Everything from the line containing "Recreate this object as parametric build123d" through the line containing "rear_drum_r = 40.0" should be repeated exactly, and nothing else from the data.

● DATA TO USE
------------------------------------------------------------
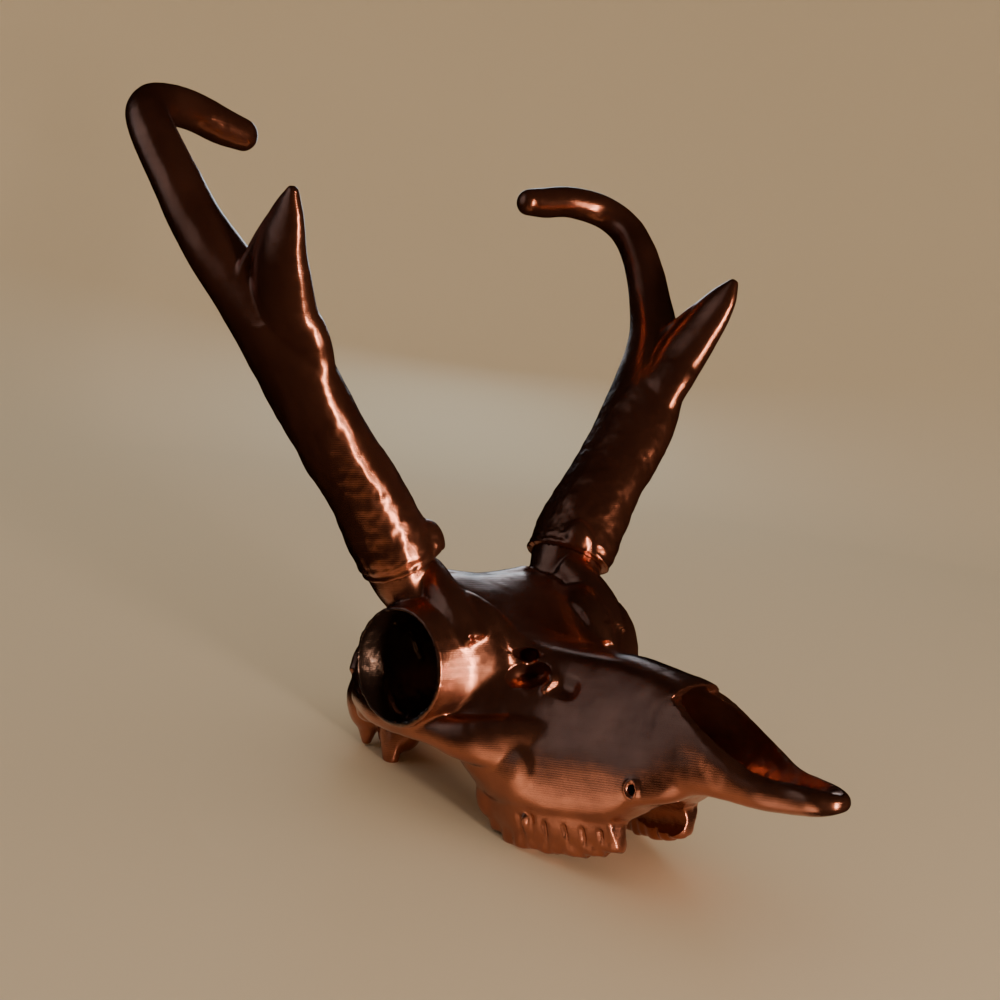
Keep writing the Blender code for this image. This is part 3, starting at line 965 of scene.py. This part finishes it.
------------------------------------------------------------
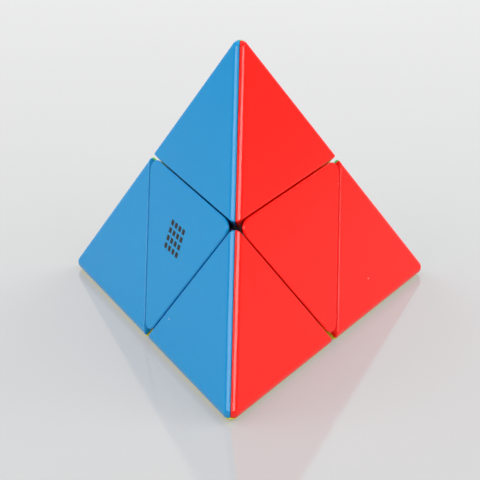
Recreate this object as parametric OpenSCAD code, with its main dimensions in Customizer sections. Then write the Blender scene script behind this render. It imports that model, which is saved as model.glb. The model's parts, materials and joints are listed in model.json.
------------------------------------------------------------
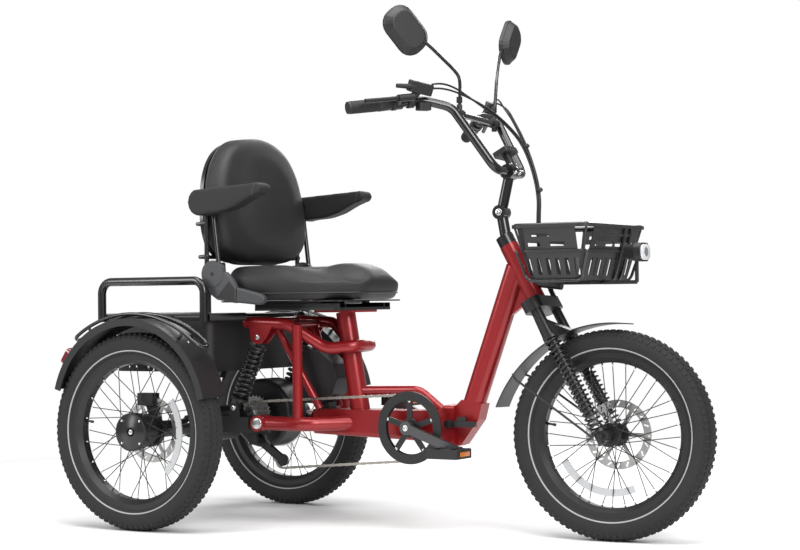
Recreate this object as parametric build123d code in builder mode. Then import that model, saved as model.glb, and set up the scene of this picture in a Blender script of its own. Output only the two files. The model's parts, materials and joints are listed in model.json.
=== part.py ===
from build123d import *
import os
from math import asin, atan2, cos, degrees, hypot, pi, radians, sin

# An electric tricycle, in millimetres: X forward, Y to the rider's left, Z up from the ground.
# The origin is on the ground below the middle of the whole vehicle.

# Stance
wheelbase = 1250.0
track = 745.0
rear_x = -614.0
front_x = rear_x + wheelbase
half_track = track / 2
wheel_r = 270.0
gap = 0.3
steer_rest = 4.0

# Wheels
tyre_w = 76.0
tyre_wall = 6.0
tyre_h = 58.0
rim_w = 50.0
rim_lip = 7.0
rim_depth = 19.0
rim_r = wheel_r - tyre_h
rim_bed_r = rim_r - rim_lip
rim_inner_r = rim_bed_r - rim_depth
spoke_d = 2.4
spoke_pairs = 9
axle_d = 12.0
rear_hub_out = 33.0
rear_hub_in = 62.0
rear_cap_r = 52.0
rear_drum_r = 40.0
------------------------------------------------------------
● REPLY
Recreate this object as parametric build123d code in builder mode. Then import that model, saved as model.glb, and set up the scene of this picture in a Blender script of its own. Output only the two files. The model's parts, materials and joints are listed in model.json.
=== part.py ===
from build123d import *
import os
from math import asin, atan2, cos, degrees, hypot, pi, radians, sin

# An electric tricycle, in millimetres: X forward, Y to the rider's left, Z up from the ground.
# The origin is on the ground below the middle of the whole vehicle.

# Stance
wheelbase = 1250.0
track = 745.0
rear_x = -614.0
front_x = rear_x + wheelbase
half_track = track / 2
wheel_r = 270.0
gap = 0.3
steer_rest = 4.0

# Wheels
tyre_w = 76.0
tyre_wall = 6.0
tyre_h = 58.0
rim_w = 50.0
rim_lip = 7.0
rim_depth = 19.0
rim_r = wheel_r - tyre_h
rim_bed_r = rim_r - rim_lip
rim_inner_r = rim_bed_r - rim_depth
spoke_d = 2.4
spoke_pairs = 9
axle_d = 12.0
rear_hub_out = 33.0
rear_hub_in = 62.0
rear_cap_r = 52.0
rear_drum_r = 40.0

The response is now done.